### THE REQUEST:
Return only the lines between the line holding "z, width, height" and the line holding "depsgraph = bpy.context.evaluated_depsgraph_get()", the two boundary lines included, exactly as they appear.

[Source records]

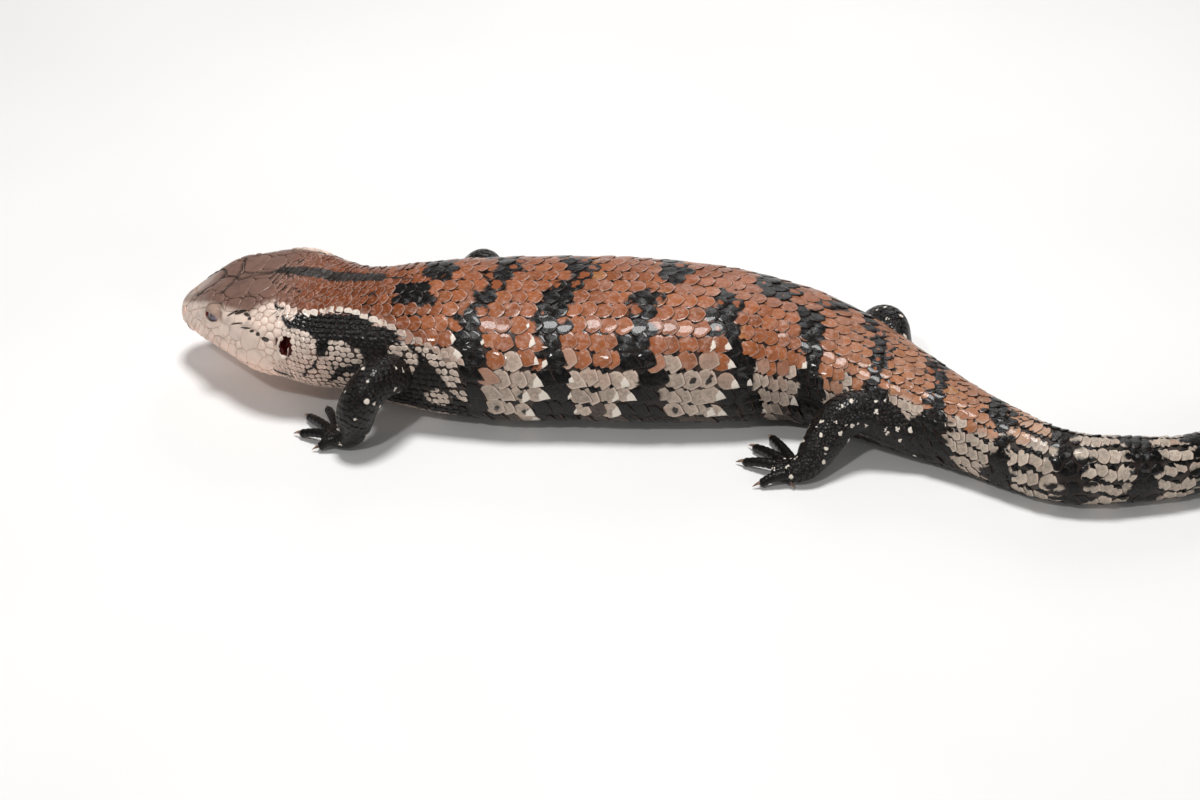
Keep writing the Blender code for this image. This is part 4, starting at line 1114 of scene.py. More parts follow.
# the line of pale pointed scales that parts the back from the neck's black patch, as s and share on the left
whiteRow = {
    "line": ((59, 0.21), (62, 0.195), (65, 0.18), (68, 0.17), (72, 0.17), (76, 0.185), (80, 0.215),
             (84, 0.235), (88, 0.26), (92, 0.29), (96, 0.31), (100, 0.335), (106, 0.365), (112, 0.39)),
    "pitch": 2.9, "halfLong": 1.5, "halfWide": 1.55,
}


def neckSideEdge(s):
    # the share down to which the large scales of the back reach on the neck
    at = (52, 60, 66, 72, 76, 80, 84, 88, 92, 100, 106, 110, 114, 116)
    return np.interp(s, at, (0.235, 0.235, 0.20, 0.19, 0.20, 0.235, 0.255, 0.285, 0.31, 0.355, 0.385, 0.41,
                             0.47, 0.66))


def pullIn(values, middle, amount):
    return middle[:, None] + (values - middle[:, None]) * amount


# the share of scales that carry each marking
chance = {
    "blackCorner": 0.62, "flankCorner": 0.6, "flankSpot": 0.17, "lowTip": 0.9, "edgeTip": 0.30,
    "lastTip": 0.7,
    "tailCorner": 0.34, "tailSide": 0.72, "tailTipCorner": 0.5, "rustHeart": 0.38, "goldBehindBand": 0.20,
    "creamOnBelly": 0.26,
}


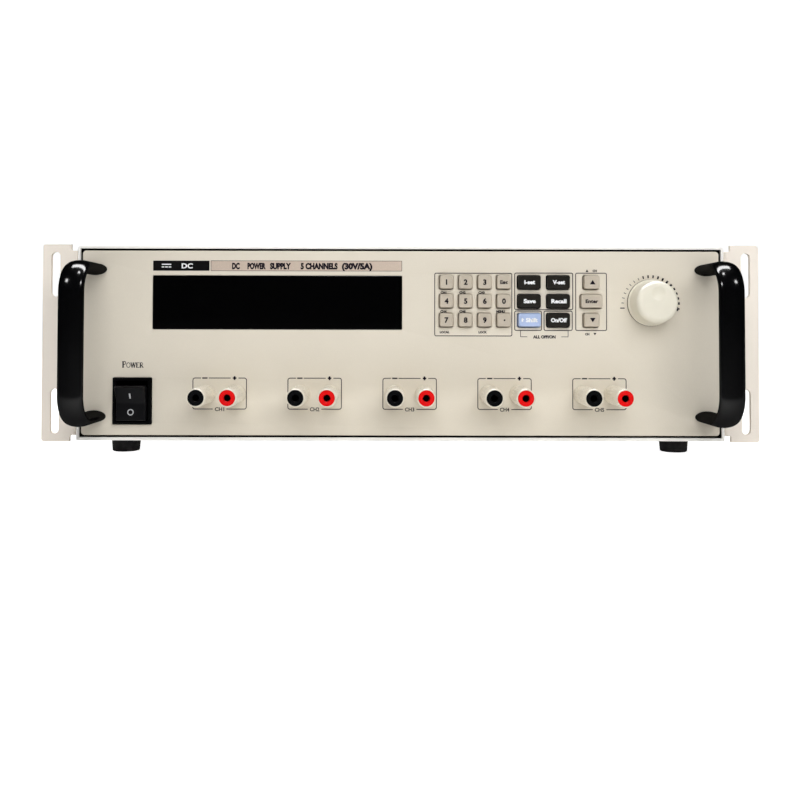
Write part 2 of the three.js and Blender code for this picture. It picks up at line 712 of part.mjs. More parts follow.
function mainsLead() {
  const { x } = INLET;
  const z = SOCKET_Z;
  const back = FLANGE_BACK + 1;
  const bodyEnd = back + LEAD.body;
  const reliefEnd = bodyEnd + LEAD.relief;
  const noseShape = socketShape(SOCKET.width - 2 * LEAD.noseGap, SOCKET.height - 2 * LEAD.noseGap);
  const nose = cut(
    plate(noseShape, SOCKET_FLOOR + 0.8, back + 1).translate([x, 0, z]),
    ...PINS.map((pin) => blade(pin, 0.5, SOCKET_FLOOR, back)),
  );
  const relief = turned(
    [[0, bodyEnd - 1], [7, bodyEnd - 1], [5, reliefEnd], [0, reliefEnd]],
    12,
  ).translate([x, 0, z]);
  const connector = union(nose, bar(x, z, 28, 20.4, 3, back, bodyEnd, 2), relief);
  const hank = cablePath(new THREE.Vector3(x, reliefEnd - 1, z));
  const path = new THREE.Curve(); // the same path, kept from sagging into the floor
  path.getPoint = (t) => {
    const point = hank.getPoint(t);
    return point.setZ(Math.max(point.z, FLOOR + LEAD.cableRadius + TOUCH));
  };
  const cable = sweep(path, 84, LEAD.cableRadius, LEAD.cableRadius, 6);
  return union(connector, cable, mainsPlug());
}

// The plug lies on its back at the end of the hank: a neck, a rounded body, and three flat blades
// that point up, the upper two leaning towards each other.
function mainsPlug() {
  const { x, neck, length, width, height, corner } = PLUG;
  const y = REAR + HANK.behind;
  const low = FLOOR + TOUCH;
  const [halfWidth, halfThickness] = [BLADE.width / 2, BLADE.thickness / 2];
  const puck = plate(roundedRectangle(length, width, corner), 0, height, 4).rotate([90, 0, 0]);
  const blade = (dx, dy, lean) =>
    block(-halfThickness, halfThickness, -halfWidth, halfWidth, height - 1, height + BLADE.length)
      .rotate([0, 0, lean])
      .translate([dx, dy, 0]);
  const body = union(
    puck,
    blade(-3, -BLADE.spread, 90 - BLADE.lean),
    blade(-3, BLADE.spread, 90 + BLADE.lean),
    blade(8, 0, 90),
  ).translate([x + neck - 3 + length / 2, y, low]);
  return union(body, block(x, x + neck, y - 5, y + 5, low + 1.2, low + 11));
}

// ---- The assembly -------------------------------------------------------------------------

const paint = (color, roughness, metalness = 0) =>
  new THREE.MeshStandardMaterial({ color, roughness, metalness });
const CREAM = paint(0xe0d8ca, 0.55);
const CREAM_PLASTIC = paint(0xe9e5d8, 0.4);
const KEY_CREAM = paint(0xd8cdbd, 0.6);
const KEY_BLACK = paint(0x2c2b27, 0.5);
const KEY_BLUE = paint(0xa9bde0, 0.5);
const BLACK_GLOSS = paint(0x0a0a0b, 0.18);
const BLACK = paint(0x16161a, 0.45);
const RUBBER = paint(0x15131a, 0.8);
const GLASS = paint(0x020202, 0.08);
const STEEL = paint(0xb9bbbd, 0.35, 0.9);
const BRASS = paint(0xc9a75a, 0.3, 0.9);
const BOARD_GREEN = paint(0x1f6b3b, 0.5);
const COPPER = paint(0xb8722f, 0.45, 0.3);

const supply = new THREE.Group();

function add(name, body, material) {
  const { vertProperties, triVerts, numProp, numVert } = body.getMesh();
  const points = new Float32Array(numVert * 3);
  for (let i = 0; i < numVert; i++) {
    points.set(vertProperties.subarray(i * numProp, i * numProp + 3), 3 * i);
  }
  const geometry = new THREE.BufferGeometry()
    .setAttribute("position", new THREE.BufferAttribute(points, 3))
    .setIndex(new THREE.BufferAttribute(triVerts, 1));
  geometry.computeVertexNormals();
  const mesh = new THREE.Mesh(geometry, material);
  mesh.name = name;
  supply.add(mesh);
  return mesh;
}

add("top_cover", topCover(), CREAM);
add("chassis", chassis(), CREAM);
add("rear_panel", rearPanel(), CREAM);
add("front_panel", frontPanel(), CREAM);
add("rack_ear_right", rackEar(), CREAM);
add("rack_ear_left", rackEar().mirror([1, 0, 0]), CREAM);
add("handle_left", handle(-HANDLE.x), BLACK_GLOSS);
add("handle_right", handle(HANDLE.x), BLACK_GLOSS);

for (const [side, x] of [["left", -FOOT.x], ["right", FOOT.x]]) {
  for (const [end, y] of [["front", FOOT.front], ["back", FOOT.back]]) {
    add(`foot_${end}_${side}`, foot(), RUBBER).position.set(x, y, -HALF_HEIGHT - TOUCH);
  }
}

add("display_window", displayWindow(), GLASS);
add("display_module", displayModule(), STEEL);
add("control_board", controlBoard(), BOARD_GREEN);
add("switch_body", switchBody(), BLACK);
add("switch_rocker", rocker(), BLACK);
add("adjust_knob", knob(), CREAM_PLASTIC);
add("encoder_shaft", encoderShaft(), STEEL);

for (const { name, x, z, width, height } of keyPlaces()) {
  const dark = ["current_set", "voltage_set", "save", "recall", "output_on_off"].includes(name);
  const material = dark ? KEY_BLACK : name === "shift" ? KEY_BLUE : KEY_CREAM;
  add(`key_${name}`, key(width, height), material).position.set(x, 0, z);
}

add("terminal_board", terminalBoard(), BRASS);
for (const { channel, sign, x, z } of postPlaces()) {
  add(`terminal_cap_${channel}_${sign}`, terminalCap(), CREAM_PLASTIC).position.set(x, 0, z);
}

add("transformer", transformer(), COPPER);
add("power_board", powerBoard(), BOARD_GREEN);
add("heatsink", heatsink(), STEEL);
add("fan_frame", fanFrame(), BLACK);
add("fan_rotor", fanRotor(), BLACK);
add("fan_guard", fanGuard(), STEEL);
add("mains_inlet", mainsInlet(), BLACK);
add("fuse_drawer", fuseDrawer(), BLACK);
add("mains_lead", mainsLead(), BLACK);

// The origin goes under the middle of the footprint, on the plane that the feet stand on.
const extent = new THREE.Box3().setFromObject(supply);
supply.position.set(0, -(extent.min.y + extent.max.y) / 2, -extent.min.z);

const root = new THREE.Group();
root.add(supply);

export default root;
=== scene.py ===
"""A five-channel bench power supply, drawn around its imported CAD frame.

Pieces are built in millimetres in the case's own frame: x from the middle of the front panel, y from
the panel's face towards the back, z from the panel's mid-height. Shape.piece() moves them to the row
frame, in metres. Places come from the CAD nodes' boxes.
"""

import math

import bpy
import numpy as np
from mathutils import Matrix, Vector


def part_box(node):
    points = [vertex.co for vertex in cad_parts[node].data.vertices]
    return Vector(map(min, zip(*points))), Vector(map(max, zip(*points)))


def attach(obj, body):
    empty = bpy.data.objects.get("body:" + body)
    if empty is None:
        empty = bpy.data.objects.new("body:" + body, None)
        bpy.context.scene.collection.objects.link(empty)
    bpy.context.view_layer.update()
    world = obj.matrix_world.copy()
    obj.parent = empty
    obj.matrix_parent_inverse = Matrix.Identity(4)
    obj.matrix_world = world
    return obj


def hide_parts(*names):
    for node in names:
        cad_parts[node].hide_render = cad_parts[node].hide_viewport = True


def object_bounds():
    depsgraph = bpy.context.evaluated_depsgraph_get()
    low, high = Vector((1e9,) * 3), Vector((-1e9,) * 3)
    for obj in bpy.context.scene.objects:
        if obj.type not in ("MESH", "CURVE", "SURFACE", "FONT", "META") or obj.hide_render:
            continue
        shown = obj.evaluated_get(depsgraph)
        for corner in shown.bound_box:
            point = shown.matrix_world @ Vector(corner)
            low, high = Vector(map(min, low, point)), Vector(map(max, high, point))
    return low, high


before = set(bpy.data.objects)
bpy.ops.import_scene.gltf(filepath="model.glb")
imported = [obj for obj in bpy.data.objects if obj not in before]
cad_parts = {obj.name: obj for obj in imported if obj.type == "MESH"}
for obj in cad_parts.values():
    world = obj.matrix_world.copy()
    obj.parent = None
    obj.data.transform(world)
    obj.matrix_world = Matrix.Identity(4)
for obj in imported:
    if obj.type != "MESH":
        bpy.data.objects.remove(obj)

CAD_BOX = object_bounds()
MM = 0.001
PER_METRE = 1000  # millimetres in a metre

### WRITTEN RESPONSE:
for (const { name, x, z, width, height } of keyPlaces()) {
  const dark = ["current_set", "voltage_set", "save", "recall", "output_on_off"].includes(name);
  const material = dark ? KEY_BLACK : name === "shift" ? KEY_BLUE : KEY_CREAM;
  add(`key_${name}`, key(width, height), material).position.set(x, 0, z);
}

add("terminal_board", terminalBoard(), BRASS);
for (const { channel, sign, x, z } of postPlaces()) {
  add(`terminal_cap_${channel}_${sign}`, terminalCap(), CREAM_PLASTIC).position.set(x, 0, z);
}

add("transformer", transformer(), COPPER);
add("power_board", powerBoard(), BOARD_GREEN);
add("heatsink", heatsink(), STEEL);
add("fan_frame", fanFrame(), BLACK);
add("fan_rotor", fanRotor(), BLACK);
add("fan_guard", fanGuard(), STEEL);
add("mains_inlet", mainsInlet(), BLACK);
add("fuse_drawer", fuseDrawer(), BLACK);
add("mains_lead", mainsLead(), BLACK);

// The origin goes under the middle of the footprint, on the plane that the feet stand on.
const extent = new THREE.Box3().setFromObject(supply);
supply.position.set(0, -(extent.min.y + extent.max.y) / 2, -extent.min.z);

const root = new THREE.Group();
root.add(supply);

export default root;
=== scene.py ===
"""A five-channel bench power supply, drawn around its imported CAD frame.

Pieces are built in millimetres in the case's own frame: x from the middle of the front panel, y from
the panel's face towards the back, z from the panel's mid-height. Shape.piece() moves them to the row
frame, in metres. Places come from the CAD nodes' boxes.
"""

import math

import bpy
import numpy as np
from mathutils import Matrix, Vector


def part_box(node):
    points = [vertex.co for vertex in cad_parts[node].data.vertices]
    return Vector(map(min, zip(*points))), Vector(map(max, zip(*points)))


def attach(obj, body):
    empty = bpy.data.objects.get("body:" + body)
    if empty is None:
        empty = bpy.data.objects.new("body:" + body, None)
        bpy.context.scene.collection.objects.link(empty)
    bpy.context.view_layer.update()
    world = obj.matrix_world.copy()
    obj.parent = empty
    obj.matrix_parent_inverse = Matrix.Identity(4)
    obj.matrix_world = world
    return obj


def hide_parts(*names):
    for node in names:
        cad_parts[node].hide_render = cad_parts[node].hide_viewport = True


def object_bounds():
    depsgraph = bpy.context.evaluated_depsgraph_get()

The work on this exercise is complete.